● SUPPLIED INFORMATION:
** begin **
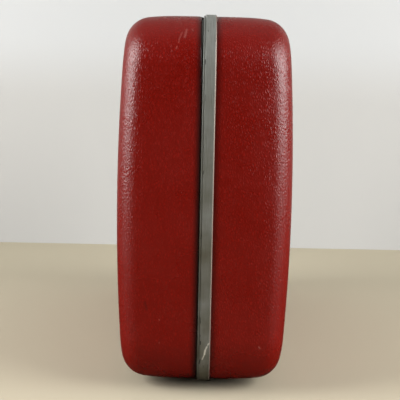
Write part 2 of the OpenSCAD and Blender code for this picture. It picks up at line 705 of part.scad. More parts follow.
// Inside the base: two straps across the clothes, turned over at both ends where they are riveted
lining_u = shell_step + shell_t + lining_gap + lining_t;
strap_tab = 26;
tab_u = lining_u + draft * (strap_y + strap_tab) / base_wall + seat;
module strap(side) {
  color(lining_red) translate([side * strap_x, 0, 0]) {
    translate([-strap_w / 2, strap_y, ground_gap + tab_u])
      cube([strap_w, strap_t, case_height - 2 * tab_u]);
    for (z = [ground_gap + tab_u, top_z - tab_u - strap_t])
      translate([-strap_w / 2, strap_y, z]) cube([strap_w, strap_tab, strap_t]);
  }
}
module strap_buckle(side) {
  color(bright_metal) translate([side * strap_x, strap_y - seat - 3, middle_z]) difference() {
    translate([-strap_w / 2 - 4, 0, -buckle_l / 2]) cube([strap_w + 8, 3, buckle_l]);
    for (z = [-1, 1]) translate([-strap_w / 2, -1, z * buckle_l / 4 - buckle_l / 8])
      cube([strap_w, 5, buckle_l / 4]);
  }
}
module strap_rivets() {
  color(bright_metal) for (s = SIDES) for (end = [-1, 1])
    translate([s[1] * strap_x, strap_y + strap_tab - 8, middle_z + end * (half_h - tab_u - strap_t)])
      rotate([end > 0 ? 180 : 0, 0, 0]) cylinder(d = 2.5 * rivet_d, h = 1.2);
}

// Inside the lid: a flat pocket that follows the lining, with elastic along its top edge
POCKET_COLS = 14;
POCKET_ROWS = 8;
lining_depth = shell_t + lining_gap + lining_t;
pocket_low = pocket_bottom - half_h;
function pocket_point(i, j, depth) = let (
    p = [pocket_l * (i / POCKET_COLS - 0.5), pocket_low + pocket_h * j / POCKET_ROWS]
  ) [p[0], -face_y(p, depth, lid_wall), p[1]];
module lid_pocket() {
  back = lining_depth + seat;
  front = back + pocket_t;
  cols = POCKET_COLS + 1;
  rows = POCKET_ROWS + 1;
  half = cols * rows;
  points = [for (depth = [back, front]) for (j = [0 : POCKET_ROWS]) for (i = [0 : POCKET_COLS])
    pocket_point(i, j, depth)];
  edge = concat(
    [for (i = [0 : POCKET_COLS - 1]) i],
    [for (j = [0 : POCKET_ROWS - 1]) j * cols + POCKET_COLS],
    [for (i = [POCKET_COLS : -1 : 1]) POCKET_ROWS * cols + i],
    [for (j = [POCKET_ROWS : -1 : 1]) j * cols]
  );
  faces = concat(
    [for (first = [0, half]) for (j = [0 : POCKET_ROWS - 1]) for (i = [0 : POCKET_COLS - 1])
      let (a = first + j * cols + i) each two_faces(a, a + 1, a + cols + 1, a + cols, first > 0)],
    [for (i = [0 : len(edge) - 1]) let (a = edge[i], b = edge[(i + 1) % len(edge)])
      each two_faces(a, a + half, b + half, b, false)]
  );
  color(lining_red) translate([0, 0, middle_z]) polyhedron(points, faces);
}
module lid_pocket_elastic() {
  r = elastic_d / 2;
  rings = [for (i = [0 : POCKET_COLS]) let (p = pocket_point(i, POCKET_ROWS, lining_depth)) [
    for (k = [0 : 7]) p + [0, seat + r + r * cos(45 * k), seat + r + r * sin(45 * k)]
  ]];
  color(dark_nylon) translate([0, 0, middle_z])
    polyhedron(flat_list(rings), tube_faces(POCKET_COLS + 1, 8));
}

base_shell();
base_rail();
base_lining();
base_rivets();
base_fitting_rivets();
lid_shell();
lid_rail();
lid_lining();
lid_rivets();
lid_fitting_rivets();
for (p = PLACES) {
  hinge_base_leaf(p[1]);
  hinge_lid_leaf(p[1]);
  hinge_pin(p[1]);
}
for (s = SIDES) {
  handle_bracket(s[1]);
  handle_link(s[1]);
  lock_body(s[1]);
  lock_slider(s[1]);
  key_cylinder(s[1]);
  hasp_base(s[1]);
  hasp(s[1]);
  stay_base_arm(s[1]);
  stay_lid_arm(s[1]);
  stay_elbow_pin(s[1]);
  foot(s[1], 1);
  foot(s[1], -1);
  strap(s[1]);
  strap_buckle(s[1]);
}
handle_pins();
handle_grip();
hasp_pins();
stay_studs_base();
stay_studs_lid();
strap_rivets();
lid_pocket();
lid_pocket_elastic();
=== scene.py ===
# %% [markdown]
# # A moulded suitcase, dressed for its portrait
# The construction of this case is already there: shells, rails, hinges, latches, stays and
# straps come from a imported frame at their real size. This lesson gives each of them the
# surface it has on the real object, and makes anew the pieces that a CAD model draws plainly.
# Everything is in metres. X runs along the hinge, Y across the seam, Z up to the handle.

# %% Load the frame and read the boxes of its parts
import json
import math

import bmesh
import bpy
import numpy as np
from mathutils import Matrix, Vector


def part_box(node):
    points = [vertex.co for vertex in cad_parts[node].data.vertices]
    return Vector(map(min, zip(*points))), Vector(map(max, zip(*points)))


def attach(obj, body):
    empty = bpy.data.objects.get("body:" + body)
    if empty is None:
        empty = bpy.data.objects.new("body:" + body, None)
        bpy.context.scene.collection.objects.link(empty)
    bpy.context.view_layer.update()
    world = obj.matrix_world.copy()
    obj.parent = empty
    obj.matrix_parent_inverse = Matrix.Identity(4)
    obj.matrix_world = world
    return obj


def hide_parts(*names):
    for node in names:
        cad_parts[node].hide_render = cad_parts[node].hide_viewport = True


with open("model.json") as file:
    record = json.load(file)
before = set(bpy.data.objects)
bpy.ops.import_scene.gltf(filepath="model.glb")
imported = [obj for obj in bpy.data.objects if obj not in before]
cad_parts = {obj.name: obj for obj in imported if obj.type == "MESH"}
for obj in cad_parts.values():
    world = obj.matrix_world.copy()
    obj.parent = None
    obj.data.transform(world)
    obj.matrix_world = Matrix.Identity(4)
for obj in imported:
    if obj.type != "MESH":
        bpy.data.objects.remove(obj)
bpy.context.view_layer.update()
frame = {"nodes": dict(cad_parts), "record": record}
MM = 0.001

# %% [markdown]
# ## The camera
# A photograph of a box tells where its camera stood: the outline and the floor's edge give the
# distance, the height and the tilt. The lens is long, so the two sides stay nearly parallel, and
# the camera leans a little over one degree, which is why the seam isn't quite upright.

# %% Set up the camera
def placed(name, data):
    """A new object in the scene that holds the given data."""
    made = bpy.data.objects.new(name, data)
    bpy.context.scene.collection.objects.link(made)
    return made


EYE = Vector((1.319, -0.003, 0.361))
PITCH = math.radians(6.28)
ROLL = math.radians(1.17)
PHOTO_SIDE = 400
FOCAL_PIXELS = 810

forward = Vector((-math.cos(PITCH), 0, -math.sin(PITCH)))
level_right = Vector((0, 1, 0))
level_up = level_right.cross(forward)
camera_right = level_right * math.cos(ROLL) + level_up * math.sin(ROLL)
camera_up = level_up * math.cos(ROLL) - level_right * math.sin(ROLL)

camera = placed("camera", bpy.data.cameras.new("camera"))
camera.data.lens = FOCAL_PIXELS * camera.data.sensor_width / PHOTO_SIDE
camera.matrix_world = Matrix.Translation(EYE) @ Matrix(
    (camera_right, camera_up, -forward)
).transposed().to_4x4()
bpy.context.scene.camera = camera
bpy.context.scene.view_settings.view_transform = "Standard"


def seen_at(pixel, plane_x):
    """The point of the plane x = plane_x that the photograph shows at a pixel."""
    across = (pixel[0] - PHOTO_SIDE / 2) / FOCAL_PIXELS
    upward = (PHOTO_SIDE / 2 - pixel[1]) / FOCAL_PIXELS
    ray = forward + camera_right * across + camera_up * upward
    return EYE + ray * ((plane_x - EYE.x) / ray.x)


print("lens", round(camera.data.lens, 1), "mm")

# %% [markdown]
# ## Nodes and colours
# Materials and Geometry Nodes trees are both built from nodes, so one function adds a node of
# any kind, sets it up and links its inputs. Colours are written as sRGB hex, the way a paint
# program shows them, and one function turns them into the linear light that a shader wants.

# %% Helpers for nodes and materials
def add(tree, kind, sockets=None, **settings):
    """Adds a node. Each entry of sockets is an input and its value, or the output that feeds it."""
    made = tree.nodes.new(kind)
    for name, value in settings.items():
        setattr(made, name, value)
    for key, value in (sockets or {}).items():
        if isinstance(value, bpy.types.NodeSocket):
            tree.links.new(value, made.inputs[key])
        else:
            made.inputs[key].default_value = value
    return made


def colour(hex_code):
    """An sRGB hex colour as linear red, green, blue and alpha."""
    values = [int(hex_code[i : i + 2], 16) / 255 for i in (1, 3, 5)]
    linear = [v / 12.92 if v <= 0.04045 else ((v + 0.055) / 1.055) ** 2.4 for v in values]
    return (*linear, 1)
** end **
● YOUR INSTRUCTIONS:
Give back, word for word, each line from the one containing "base_shell();" down to the one containing "import math", including those two lines.

● CORRECT ANSWER:
base_shell();
base_rail();
base_lining();
base_rivets();
base_fitting_rivets();
lid_shell();
lid_rail();
lid_lining();
lid_rivets();
lid_fitting_rivets();
for (p = PLACES) {
  hinge_base_leaf(p[1]);
  hinge_lid_leaf(p[1]);
  hinge_pin(p[1]);
}
for (s = SIDES) {
  handle_bracket(s[1]);
  handle_link(s[1]);
  lock_body(s[1]);
  lock_slider(s[1]);
  key_cylinder(s[1]);
  hasp_base(s[1]);
  hasp(s[1]);
  stay_base_arm(s[1]);
  stay_lid_arm(s[1]);
  stay_elbow_pin(s[1]);
  foot(s[1], 1);
  foot(s[1], -1);
  strap(s[1]);
  strap_buckle(s[1]);
}
handle_pins();
handle_grip();
hasp_pins();
stay_studs_base();
stay_studs_lid();
strap_rivets();
lid_pocket();
lid_pocket_elastic();
=== scene.py ===
# %% [markdown]
# # A moulded suitcase, dressed for its portrait
# The construction of this case is already there: shells, rails, hinges, latches, stays and
# straps come from a imported frame at their real size. This lesson gives each of them the
# surface it has on the real object, and makes anew the pieces that a CAD model draws plainly.
# Everything is in metres. X runs along the hinge, Y across the seam, Z up to the handle.

# %% Load the frame and read the boxes of its parts
import json
import math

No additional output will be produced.